Answer to L2/02-426, SC2/WG2 N2531

Eric Muller, Adobe Systems Inc.
December 2, 2002

Document History

In a number of languages, hyphenation causes spelling changes. For example, the Swedish word tuggummi is hyphenated tugg/gummi.

The US comments on FPDAM 2 to ISO/IEC 10646-1:2000 (in L2/02-408) propose that when a word includes a U+00AD SOFT HYPHEN, the non-hyphenated spelling be encoded, e.g. tug<SHY>gummi, and that it is up to the rendering engine to determine what change of spelling, if any, is necessary.

Kent Karlsson proposes in L2/02-426, SC2/WG2 N2531, that instead the hyphenated spelling be encoded, e.g. tugg<SHY>gummi. The main argument for this approach is that it is possible to have simple rules to create the non-hyphenated spelling from the hyphenated spelling, while the converse is not possible.

Indeed, the converse cannot be achieved by simple rules: in pre-reform German effektvoll hyphenates between the two f without introducing a third f, while Schiffahrt introduces a third f.
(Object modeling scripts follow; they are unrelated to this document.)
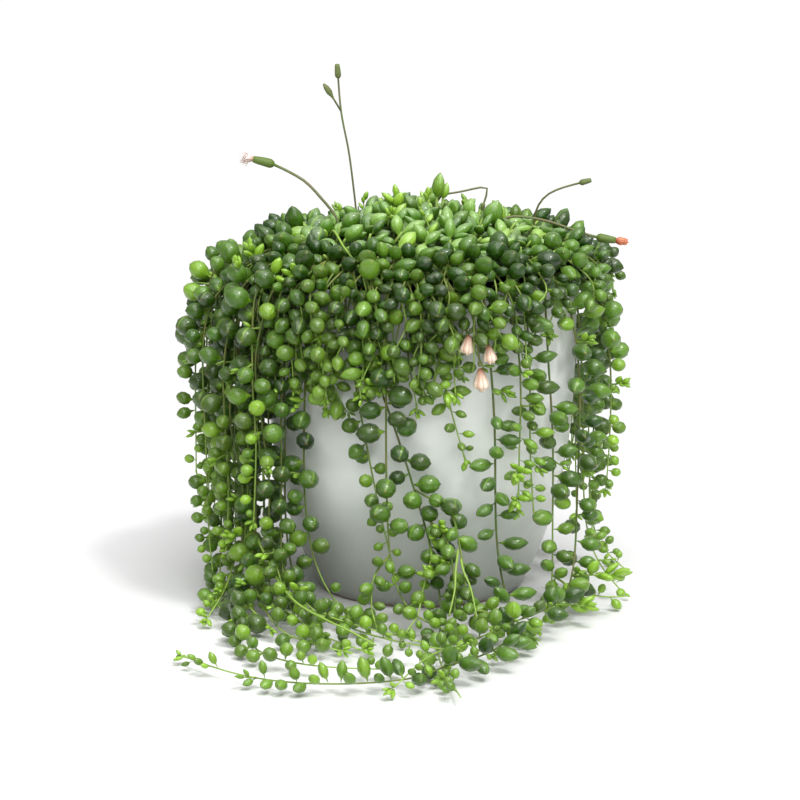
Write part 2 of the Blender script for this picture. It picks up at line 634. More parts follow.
# Bright young tufts: the place whose nearest stem each grows on, the way that it points, its length,
# its number of leaves and their radius
TUFTS = (
    ((-40, -53, 86), (-0.2, -0.6, -0.4), 6, 6, 1.8),
    ((-17, -66, 93), (-0.1, -0.8, -0.2), 8, 8, 2.2),
    ((-20, -66, 108), (0, -0.9, 0.2), 6, 6, 2.0),
    ((6, -66, 92), (0.2, -0.8, -0.5), 7, 5, 2.2),
    ((30, -58, 126), (0.1, -0.9, 0.3), 7, 6, 2.0),
    ((37, -60, 97), (0.3, -0.8, 0.0), 6, 5, 1.9),
    ((34, -62, 60), (0.1, -0.8, -0.1), 9, 9, 1.9),
    ((36, -62, 52), (-0.2, -0.8, -0.3), 7, 7, 1.9),
    ((4, -70, 34), (0.1, -0.7, 0.4), 12, 10, 2.1),
    ((10, -70, 26), (0.3, -0.6, 0.2), 10, 10, 2.1),
    ((2, -72, 18), (-0.3, -0.7, 0.2), 9, 9, 2.0),
    ((-68, -40, 28), (-0.3, -0.7, 0.2), 9, 8, 2.2),
    ((-60, -52, 20), (-0.2, -0.8, 0.1), 9, 9, 2.2),
    ((-46, -72, 14), (0.0, -0.8, 0.3), 8, 8, 2.1),
    ((-36, -84, 12), (0.2, -0.7, 0.4), 8, 8, 2.0),
    ((-77, -34, 132), (-0.4, -0.5, 0.6), 7, 7, 2.1),
    ((-70, -38, 134), (-0.2, -0.5, 0.8), 8, 8, 2.2),
    ((-62, -30, 139), (-0.3, -0.2, 0.9), 12, 8, 1.9),
    ((-58, -46, 132), (-0.2, -0.7, 0.6), 8, 8, 2.2),
    ((-48, -50, 126), (0.0, -0.8, 0.3), 8, 8, 2.1),
    ((58, -40, 7), (0.9, -0.3, 0.15), 14, 8, 2.6),
    ((48, -60, 7), (0.9, -0.5, 0.2), 12, 7, 2.6),
    ((8, -140, 5), (-0.4, -0.8, 0.2), 9, 8, 2.2),
    ((30, -110, 6), (0.5, -0.7, 0.3), 10, 7, 2.4),
)

# Young shoots on the mound, and short shoots over the rim: from which side to which, in degrees from
# the front, how many, how far the shortest and the longest hang down, and how large their leaves are,
# in millimetres
YOUNG_SHOOTS = 40
FRINGE_TRIES = 1600
RIM_SHOOT_HEIGHT = 134.5 * MM
RIM_SHOOTS = (
    (-80, -46, 13, 6, 26, 4.3), (-46, -10, 34, 14, 45, 4.6), (-10, 13, 22, 14, 41, 4.5),
    (13, 46, 13, 5, 28, 4.1), (46, 110, 8, 2, 18, 3.8), (110, 280, 22, 2, 20, 4.0),
)

# Florets of a head: how many, how far they spread in radians, their radius and length as shares of
# the head's, and their colours at the root, at the tip and in the veins
HEAD_LOOKS = {
    "pink_florets": (34, 1.0, 0.11, 0.6, ("#C8A696", "#F4E6E2", "#A07A68")),
    "orange_florets": (34, 0.5, 0.14, 0.5, ("#B86245", "#D98A66", "#8E3F2B")),
    "dried_florets": (18, 0.42, 0.34, 0.8, ("#8A5A40", "#F8E2CE", "#B07C5C")),
}

# Body of a head, from its stalk to its florets: shares of the head's length and radius
BELL_STAGES = ((0, 0.24), (0.08, 0.42), (0.22, 0.6), (0.42, 0.84), (0.6, 1.04), (0.74, 1.02), (0.8, 0.5))
KNOB_STAGES = ((-0.2, 0.3), (0, 0.5), (0.2, 0.66), (0.45, 0.6), (0.6, 0.2))

# Sockets of the Mix node when it mixes colours
MIX_A, MIX_B, MIX_OUT = 6, 7, 2

Leaf = namedtuple("Leaf", "root direction radius length neck flat bend tone young kind")


def linear(colour):
    """An sRGB colour such as #80A040 as linear red, green, blue and alpha."""
    shares = [int(colour[k:k + 2], 16) / 255 for k in (1, 3, 5)]
    return (*(c / 12.92 if c <= 0.04045 else ((c + 0.055) / 1.055) ** 2.4 for c in shares), 1.0)


def join(material, node, values):
    """Gives a node's sockets their numbers, or the outputs that feed them."""
    for socket, value in values.items() if isinstance(values, dict) else enumerate(values):
        if isinstance(value, bpy.types.NodeSocket):
            material.node_tree.links.new(value, node.inputs[socket])
        else:
            node.inputs[socket].default_value = value


def add_node(material, kind, settings, values):
    """Adds a shader node with its settings and its sockets' values, and returns it."""
    node = material.node_tree.nodes.new("ShaderNode" + kind)
    for name, value in settings.items():
        setattr(node, name, value)
    join(material, node, values)
    return node


def new_material(name, values):
    """A material with the numbers of its Principled shader, and that shader."""
    material = bpy.data.materials.new(name)
    material.use_nodes = True
    shader = material.node_tree.nodes["Principled BSDF"]
    join(material, shader, values)
    return material, shader


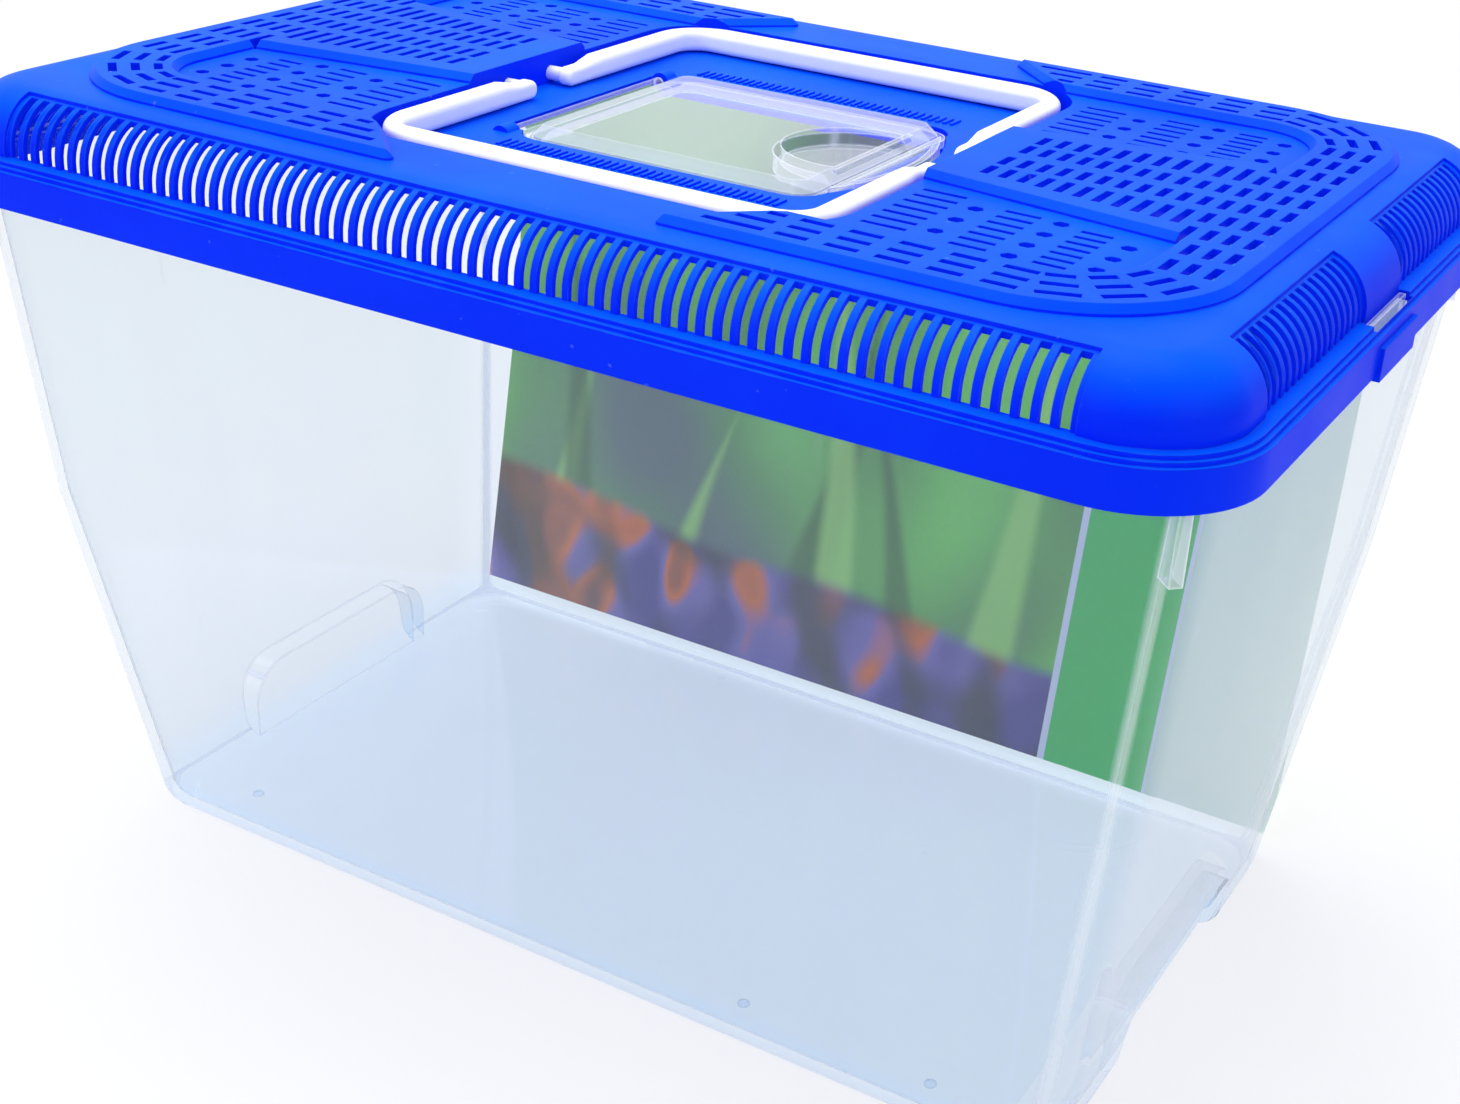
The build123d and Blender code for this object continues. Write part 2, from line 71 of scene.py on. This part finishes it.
class Shader:
    """The nodes of a material or of the world, from texture coordinates to the surface."""

    def __init__(self, owner):
        owner.use_nodes = True
        self.owner = owner
        self.tree = owner.node_tree
        self.tree.nodes.clear()

    def node(self, kind, settings=None, values=None, output=0):
        """A node of any kind: its settings first, then the values or links of its sockets."""
        made = self.tree.nodes.new(kind)
        for name, value in (settings or {}).items():
            if name == "stops":
                while len(made.color_ramp.elements) < len(value):
                    made.color_ramp.elements.new(1.0)
                for stop, (position, hue) in zip(made.color_ramp.elements, value):
                    stop.position = position
                    stop.color = hue
            else:
                setattr(made, name, value)
        for name, value in (values or {}).items():
            if isinstance(value, Signal):
                self.tree.links.new(value.socket, made.inputs[name])
            else:
                made.inputs[name].default_value = value
        return Signal(self, made.outputs[output]) if made.outputs else None

    def math(self, operation, *terms):
        return self.node("ShaderNodeMath", {"operation": operation}, dict(enumerate(terms)))

    def absolute(self, value):
        return self.math("ABSOLUTE", value)

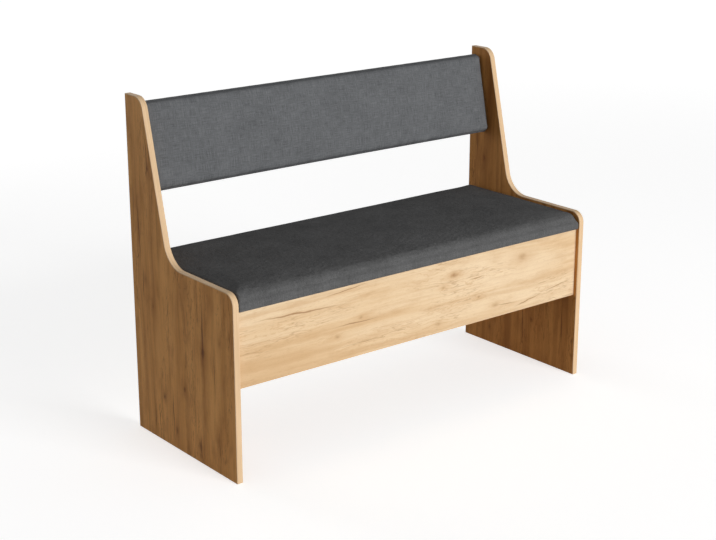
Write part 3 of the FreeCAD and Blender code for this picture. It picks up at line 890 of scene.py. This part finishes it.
lining_piece("seat_lining", seat_pad, 0.0355, [], seat_place, "seat_lid", "seat_underside_lining")
lining_piece("backrest_lining", backrest_pad, 0.010,
             [(side * cam_offset, y, lining_hole_radius)
              for side in (-1, 1) for y in backrest_cam_rows],
             backrest_place, "frame", "backrest_back_lining")


# Turned fittings: cams, screws and buffers

crease_angle = 35


def turned_pieces(name, cross, profile, places, material, body, node):
    """Turned pieces with a cross recess (length, width, depth) in their face.

    profile is (radius, height) from the face's rim outwards and down. Places are (point, axis,
    direction of the recess)."""
    recess_taper = 0.72
    reach, arm, deep = cross[0] / 2, cross[1] / 2, cross[2]
    corners = [(reach, -arm), (reach, arm), (arm, arm), (arm, reach), (-arm, reach), (-arm, arm)]
    corners += [(-x, -y) for x, y in corners]
    outline = []
    for (x0, y0), (x1, y1) in zip(corners, corners[1:] + corners[:1]):
        outline += [(x0 + (x1 - x0) * t / 3, y0 + (y1 - y0) * t / 3) for t in range(3)]
    turns = [atan2(y, x) for x, y in outline]
    face = profile[0][1]
    loops = [[(x * recess_taper, y * recess_taper, face - deep) for x, y in outline],
             [(x, y, face) for x, y in outline]]
    loops += [[(radius * cos(a), radius * sin(a), height) for a in turns]
              for radius, height in profile]
    count = len(outline)
    vertices, faces = [], []
    for point, axis, along in places:
        across = axis.cross(along)
        start = len(vertices)
        for loop in loops:
            vertices += [point + along * x + across * y + axis * z for x, y, z in loop]
        for k in range(len(loops) - 1):
            for i in range(count):
                a, b = start + k * count + i, start + k * count + (i + 1) % count
                faces.append((a, a + count, b + count, b))
        faces.append(tuple(start + i for i in range(count)))
        end = start + (len(loops) - 1) * count
        faces.append(tuple(end + count - 1 - i for i in range(count)))
    pieces = new_piece(name, vertices, faces, material, body, [node])
    pieces.data.set_sharp_from_angle(angle=radians(crease_angle))


along_x = Vector((1, 0, 0))
forward, backward = Vector((0, -1, 0)), Vector((0, 1, 0))
up, down = Vector((0, 0, 1)), Vector((0, 0, -1))
box_low, box_high = 0.233, 0.4215
hinge_marks = (-0.409, 0.0, 0.409)

cam_profile = [(0.0050, -0.0003), (0.0058, -0.0003), (0.0061, 0.0), (0.0071, 0.0),
               (0.0074, -0.0002), (cam_radius, -0.0006), (cam_radius, -0.0125)]
cam_height = 0.042
front_cam_y, rear_cam_y = -0.1955, 0.193
cam_places = []
for side in (-1, 1):
    for z in (box_low + cam_height, box_high - cam_height):
        cam_places.append((Vector((side * cam_offset, front_cam_y, z)), backward))
        cam_places.append((Vector((side * cam_offset, rear_cam_y, z)), forward))
    for y in backrest_cam_rows:
        point = backrest_place @ Vector((side * cam_offset, y, 0.0008))
        cam_places.append((point, backrest_place.to_3x3() @ down))
cam_places = [(point, axis, Matrix.Rotation(radians(12 + 23 * i), 3, axis) @ along_x)
              for i, (point, axis) in enumerate(cam_places)]
turned_pieces("cam_fittings", (0.0082, 0.0015, 0.0020), cam_profile, cam_places, zinc, "frame",
              "cam_housings")

screw_profile = [(0.0027, 0.0), (0.0033, -0.00005), (0.0035, -0.0002), (0.00175, -0.0020),
                 (0.00175, -0.0115), (0.0003, -0.0140)]
screw_step = 0.020
screw_reach = 0.017
leaf_thickness = 0.0015
rear_face, hinge_y, hinge_z = 0.209, 0.2125, 0.4205
screw_marks = [x + step for x in hinge_marks for step in (-screw_step, screw_step)]
rear_screws = (rear_face + leaf_thickness, hinge_z - screw_reach)
seat_screws = (hinge_y - screw_reach, seat_bottom - leaf_thickness)
for name, body, node, point, axis in (
        ("rear_panel_screws", "frame", "hinge_fixed_screws", rear_screws, backward),
        ("seat_screws", "seat_lid", "hinge_moving_screws", seat_screws, down)):
    places = [(Vector((x, *point)), axis, Matrix.Rotation(radians(35 + 61 * i), 3, axis) @ along_x)
              for i, x in enumerate(screw_marks)]
    turned_pieces(name, (0.0038, 0.0009, 0.0012), screw_profile, places, plated, body,
                  node)

buffer_profile = [(0.0014, 0.00175), (0.0019, 0.0021), (0.0030, 0.0022), (0.0041, 0.0020),
                  (0.0047, 0.0015), (0.0050, 0.0006), (0.0050, 0.0)]
buffer_y = -0.2035
buffer_marks = (-0.92, -0.32, 0.32, 0.92)
buffer_places = [(Vector((share * inner_half, buffer_y, box_high)), up, along_x)
                 for share in buffer_marks]
turned_pieces("seat_buffers", (0.0020, 0.0008, 0.0003), buffer_profile, buffer_places,
              buffer_rubber, "frame", "lid_buffers")


# Small eased edges on the straight CAD pieces

for name in ("hinge_fixed_leaves", "hinge_moving_leaves", "front_panel_top_band",
             "front_panel_bottom_band", "rear_panel_top_band", "rear_panel_bottom_band"):
    easing = nodes[name].modifiers.new("eased edges", "BEVEL")
    easing.width = 0.0003
    easing.segments = 2
    easing.limit_method = "ANGLE"
    easing.angle_limit = radians(50)


# Floor, lamps and world

def background_seen(tree):
    """1 for camera, glossy and transmission rays, which see a white background, else 0."""
    path = tree.nodes.new("ShaderNodeLightPath").outputs
    seen = path["Is Camera Ray"]
    for other in ("Is Glossy Ray", "Is Transmission Ray"):
        either = tree.nodes.new("ShaderNodeMath")
        either.operation = "MAXIMUM"
        tree.links.new(seen, either.inputs[0])
        tree.links.new(path[other], either.inputs[1])
        seen = either.outputs[0]
    return seen


def stage_floor():
    """A pale floor that fades into the white background and keeps the bench's shadow."""
    half_size, level = 40.0, -0.0004
    fade_start, fade_end = 2.2, 6.0
    mesh = bpy.data.meshes.new("floor")
    corners = [(-half_size, -half_size), (half_size, -half_size), (half_size, half_size),
               (-half_size, half_size)]
    mesh.from_pydata([(x, y, level) for x, y in corners], [], [(0, 1, 2, 3)])
    floor = bpy.data.objects.new("floor", mesh)
    bpy.context.scene.collection.objects.link(floor)
    finish = Finish("floor_finish", 0.9, Specular_IOR_Level=0.1,
                    Emission_Color=(1.0, 1.0, 1.0, 1.0))
    seen = background_seen(finish.tree)
    away = finish.add("ShaderNodeVectorMath", [finish.place], operation="LENGTH").outputs["Value"]
    near = finish.mix(seen, (0.55, 0.55, 0.55), (0.80, 0.80, 0.80))
    finish.paint(finish.mix(finish.spread(away, fade_start, fade_end), near, (0.0, 0.0, 0.0)))
    glow = finish.spread(away, fade_start, fade_end, 0.60, 1.0)
    finish.feed(finish.shader.inputs["Emission Strength"], finish.math("MULTIPLY", seen, glow))
    mesh.materials.append(finish.material)


def lamp(name, azimuth, elevation, distance, size, level):
    """A square softbox aimed at the bench; level is how brightly it alone lights white."""
    light = bpy.data.lights.new(name, "AREA")
    light.shape = "SQUARE"
    light.size = size
    light.energy = level * pi * pi * distance ** 2
    a, e = radians(azimuth), radians(elevation)
    away = Vector((sin(a) * cos(e), -cos(a) * cos(e), sin(e)))
    holder = bpy.data.objects.new(name, light)
    holder.location = Vector((0.0, 0.0, 0.4)) + away * distance
    holder.rotation_euler = away.to_track_quat("Z", "Y").to_euler()
    bpy.context.scene.collection.objects.link(holder)


def studio_world(level):
    """Even white light; the camera, gloss and clear materials see a white background."""
    world = bpy.data.worlds.new("studio")
    bpy.context.scene.world = world
    world.use_nodes = True
    tree = world.node_tree
    seen = background_seen(tree)
    strength = tree.nodes.new("ShaderNodeMapRange")
    tree.links.new(seen, strength.inputs[0])
    strength.inputs["To Min"].default_value = level
    strength.inputs["To Max"].default_value = 1.0
    background = next(n for n in tree.nodes if n.type == "BACKGROUND")
    background.inputs["Color"].default_value = (1.0, 1.0, 1.0, 1.0)
    tree.links.new(strength.outputs[0], background.inputs["Strength"])


stage_floor()
lamp("key_softbox", azimuth=10.0, elevation=8.0, distance=9.0, size=4.4, level=1.00)
lamp("back_softbox", azimuth=188.0, elevation=8.0, distance=9.0, size=4.4, level=0.38)
studio_world(level=0.24)
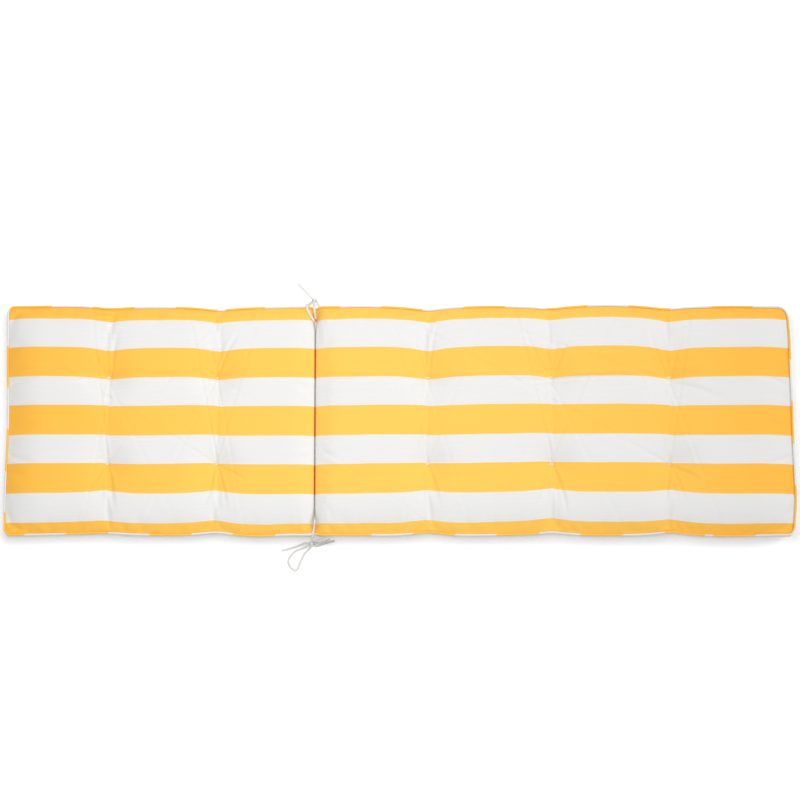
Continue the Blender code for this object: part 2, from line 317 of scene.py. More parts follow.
def band_outset(share):
    """How far the side band stands outside the seam line at a share of its height."""
    shares, outsets = zip(*BAND_PROFILE)
    return float(np.interp(share, shares, outsets))


def filled_place(x, y, share):
    """A point of the cover: share is 1 on the top, 0 on the underside, and between them on the side band."""
    place = plan_place(x, y, -band_outset(share))
    low = back_height(x, y)
    if share > TOP_SHARE:
        height = top_height(x, y)
    elif share < BACK_SHARE:
        height = low
    else:
        height = low + (seam_height(x) - low) * share
    return Vector((*place, height))


print(f"top at the middle of the long pad: {top_height(0.23, 0.0) * 1000:.0f} mm")

# %% [markdown]
# ## Lines of the cloth
#
# A cushion needs close lines only where the cloth turns sharply: at the seam, at each tuft and in the
# hinge. Between two such places the lines open out, and a sine wave moves them towards both ends.

# %% Lines of the cloth
LINE_STEP = 0.0086
CROWDING = 0.45
HINGE_LINES = (0.0, 0.0006, 0.0013, 0.0025, 0.0045, 0.0080, 0.013, 0.020)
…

However, the proposed rules do not work for Dutch and Catalan. Here are some hyphenations, what the proposed rules would compute, and what the result should be:

Language Hyphenated spelling Computation by proposed rules Correct
Dutch (old) financie<SHY>en financieen financiën
Dutch (old) idee<SHY>en ideen ideeën
Dutch (old,new) souper<SHY>tje soupertje soupeetje
Dutch (old,new) opa<SHY>tje opatje opaatje
Dutch (new) ange<SHY>erfde angeerfde angeërfde
Dutch (new) alibi<SHY>tje alibitje alibietje
Dutch (new) cafe<SHY>tje cafetje cafeetje
Dutch (new) depot<SHY>tje depottje depootje
Dutch (new) chalet<SHY>tje chalettje chaletje
Dutch (new) hobby<SHY>tje hobbytje hobby’tje
Catalan al<SHY>legro allegro al·legro

It should be clear from those examples that the proposed set of rules cannot be extended to cover those cases, even if the extensions are specific to the Dutch orthographies.

The recent German reform also creates some complications: the hyphenated form Sauerstoff-/Flasche corresponds to Sauerstofflasche (two f) in pre-reform spelling and to Sauerstoffflasche (three f) in post-reform spelling. N2531 solves that by including a U+200D ZERO WIDTH JOINER in the encoding of the post-reform form, to disable the rule that removes a consonant: Sauerstof<ZWJ>f<SHY>Flasche. This creates quite a burden on document authors, not to mention that the ZWJ has other effects on the rendering, such as encouraging the use of a ligated form for the characters it separates.

In the end, there is no set of simple rules to reliably compute one form from the other, especially when the orthography is unknown.

Encoding the non-hyphenated spelling works well for minimal rendering systems, which can simply ignore U+00AD SOFT HYPHEN characters, without any further processing and without having to know the orthography.

Furthermore, it is only when the author of a document also controls the layout of that document that the actual hyphenations may coincide with those places where he inserted a SHY, and the imperfections of any set of rules (one way or the other) will be masked. As soon as that control is not there (e.g. web pages), the vast majority of word occurrences will not be hyphenated.

Thus, is seems that encoding the non-hyphenated form is the best choice.

N2531 also touches on the U+058A ARMENIAN HYPHEN and U+1806 MONGOLIAN TODO SOFT HYPHEN. The proposal in the US comments is to make those characters behave just like U+2010 HYPHEN. If present in a document, they create break opportunities, A document author can indicate preferred hyphenation positions in Armenian and Mongolian text by using U+00AD SOFT HYPHEN, just like it is done in any other text. It is up to the rendering engine to decide which hyphen shape to use, based on the orthography.